Modern ETL pipelines handle real-time data processing primarily through stream processing technologies. Instead of waiting for data to accumulate in batches, real-time pipelines continuously ingest and process data as it arrives. Key components include message brokers like Apache Kafka or AWS Kinesis, which act as high-throughput, fault-tolerant conduits for event streams. Data is published to these brokers by various sources and then consumed by stream processing engines such as Apache Flink, Spark Streaming, or Google Cloud Dataflow. These engines can perform transformations, aggregations, and enrichments on the fly, delivering insights with very low latency.
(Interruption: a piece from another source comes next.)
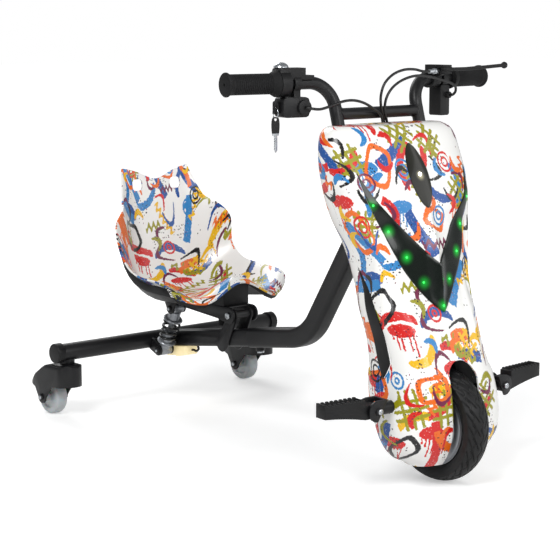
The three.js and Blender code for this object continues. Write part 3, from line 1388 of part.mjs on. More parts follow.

This enables use cases like real-time analytics dashboards, fraud detection, personalized recommendations, and immediate operational alerts, transforming data from a historical record into an active, live asset.

What role does orchestration play in complex ETL pipelines?

Orchestration is a critical component in complex ETL pipelines, especially as they grow in size and complexity, involving multiple data sources, transformation steps, and target systems. An orchestrator manages and schedules the various tasks within a pipeline, ensuring they run in the correct order, handle dependencies, and manage retries in case of failures. Tools like Apache Airflow, Prefect, or AWS Step Functions are popular choices for orchestration. They allow data engineers to define workflows as Directed Acyclic Graphs (DAGs), providing a clear visual representation of task dependencies. Orchestrators are essential for automating pipeline execution, monitoring progress, logging events, and providing alerts for anomalies or failures. Without robust orchestration, managing and maintaining complex data flows would be a manual, error-prone, and unsustainable task, significantly impacting data reliability and operational efficiency.